Post by Edax » Fri Apr 28, 2017 12:00 pm

godlameroso wrote:
Tue Jan 17, 2017 11:06 pm
The only rules regarding pistons are that they can't be Ti, Mg, MMC's Tg, intermetallic materials(ie no half and half metals), less than .25% berillium in the alloy. As well as no alloys containing more than 5% by weight of Platinum, Ruthenium, Iridium or Rhenium. Finally the pistons have to be no less than 300g each.

Note that steel is mostly iron and only small changes can have profound effects on the strength, ductility, hardness and heat rejection of an alloy, not to mention that you can have a .8mm coating of whatever you want.
True. With the current coating technology you can have a dense and conformal layer of just about anything you like and any thickness you want if you have the patience and money.

The car industry is a penny business, everything is dominated by cost, performance just has to be adequate enough have lifetime and to prevent too many recalls. Engine technology between F1 and cars might be comparable but material selection and manufacturing certainly not.

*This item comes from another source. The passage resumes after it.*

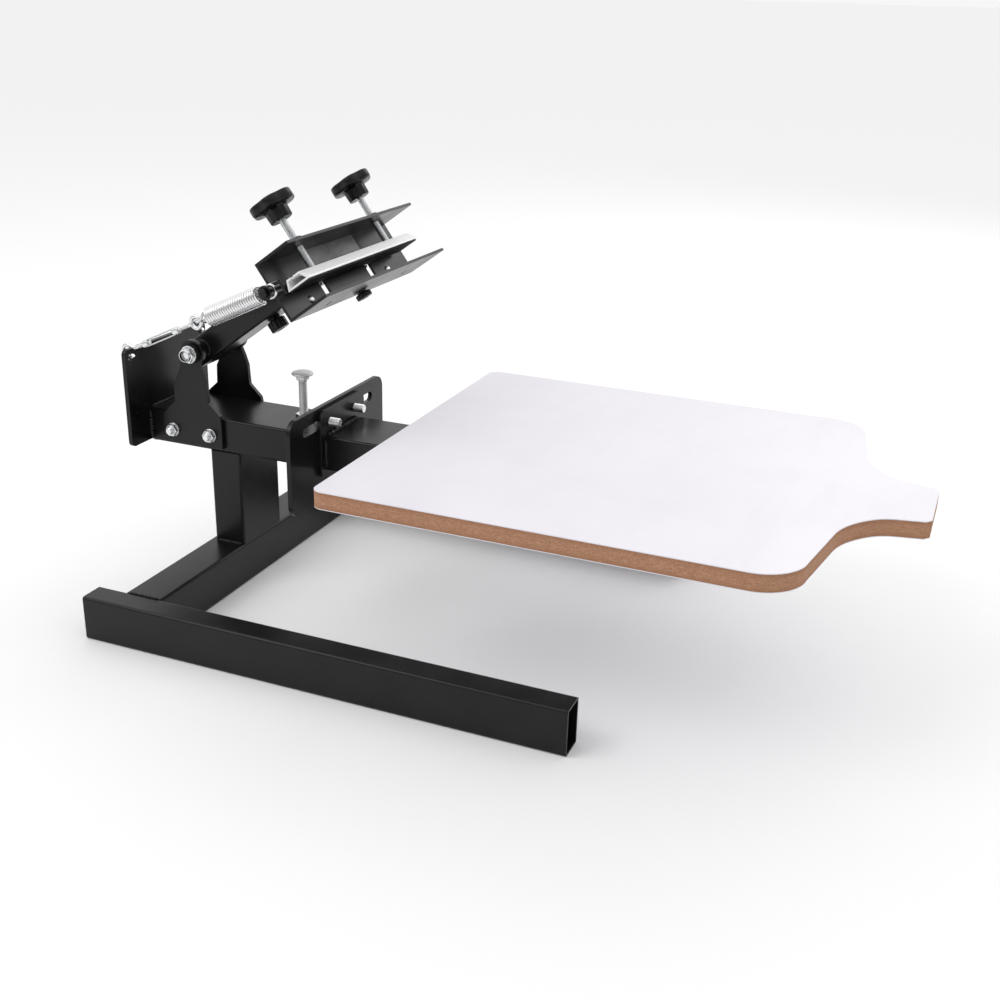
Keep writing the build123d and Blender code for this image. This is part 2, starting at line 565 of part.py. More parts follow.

Even at the restrictions on exots, you still have heaps of high temperature alloys available, which from a price perspective wouldn't work for road cars, but could give serious benefit. In the 90's I had a brief encounter with f1 manufacturing. Back then they made extensive use of thick plasma and HVOF sprayed coatings for thermal management, I don't think that has changed today. If anything the advance of jet engine technology has only extended the availability of semi off the shelf solutions to extend the thermal, mechanical and tribological envelope of materials like aluminum.